Alain Goraguer retrouve René Laloux dans l'animation sur son premier long métrage après les courts "Les temps morts" (1965) et "Les escargots" (1966), tous deux déja écrits par Roland Topor.

Alain Goraguer est à la base un pianiste de jazz (accompagnateur de Boris Vian), puis arrangeur (notamment pour Gainsbourg), et enfin compositeur pour le cinéma. Pour ce premier film de René Laloux, il emploie les sons électroniques afin de retranscrire l'aspect futuriste de la planète sauvage et de convoquer l'idée d'une déshumanisation ("Déshominisation" est d'ailleurs le titre du morceau principal). Mais malgré les sonorités robotiques, l'apport du jazz persiste dans l'écriture avec des mélodies animées par un rythme toujours renouvelé. On pense à son contemporain François de Roubaix par la fusion des styles, entre rythmes funk, jazz, et rock psychédélique.

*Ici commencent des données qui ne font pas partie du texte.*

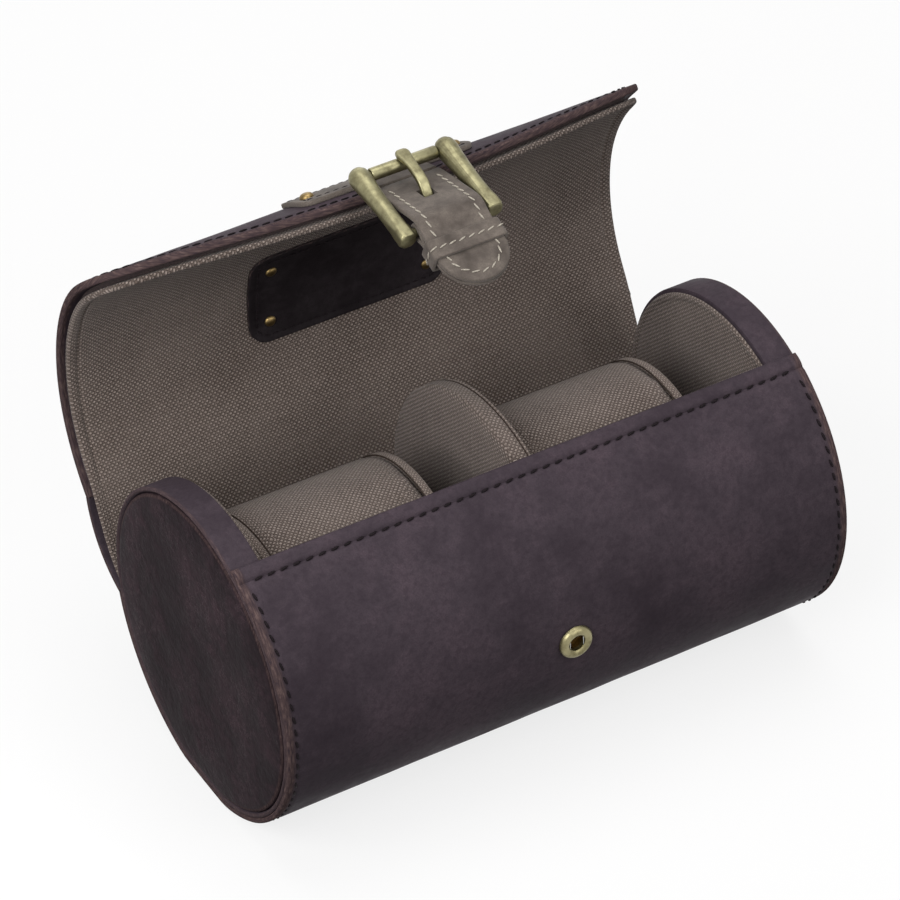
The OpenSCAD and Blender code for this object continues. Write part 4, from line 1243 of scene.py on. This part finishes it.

La partition singulière de Goraguer contribue à créer le monde merveilleux du film peuplé de créatures fantastiques, en osmose avec les magnifiques dessins (papiers découpés peints) de Roland Topor. Elle prolonge ainsi la personnalité délirante du dessinateur, et s'inclue comme un personnage au sein de ce bestiaire atypique prenant place dans le décor futuriste de la planète. Bien que le travail sonore soit fait indépendamment de la musique (bruitages de Jean Guérin au synthétiseur), les deux se confondent parfois. Une partie du travail de Goraguer consistait à établir des ponts avec le paysage sonore.

Côté scénario, on est assez proche de "La planète des singes" de Pierre Boulle, avec un propos universel sur la domination et la supériorité des espèces. Il s'agit d'une fable sur la tolérance, et la musique de Goraguer est animé par une dynamique positive, sans noirceur véritable (malgré quelques passages mélancoliques, plus doux que sombres), contribuant ainsi à la réconciliation. Le travail thématique avec la reprise d'un motif entrainant, revenant de manière obsessionnelle sous diverses formes, tout en provenant des origines jazz du compositeur, permet de contribuer à l'unité narrative (de porter et d'incarner le message du film). Les flûtes mises en avant, ajoutées à une voix féminine sensuelle, permettent de faire exister l'humanité, une trace organique dans ce tableau d'un monde déshumanisé. La musique électronique entre ainsi en conflit avec les instruments réels comme un écho au sujet du récit.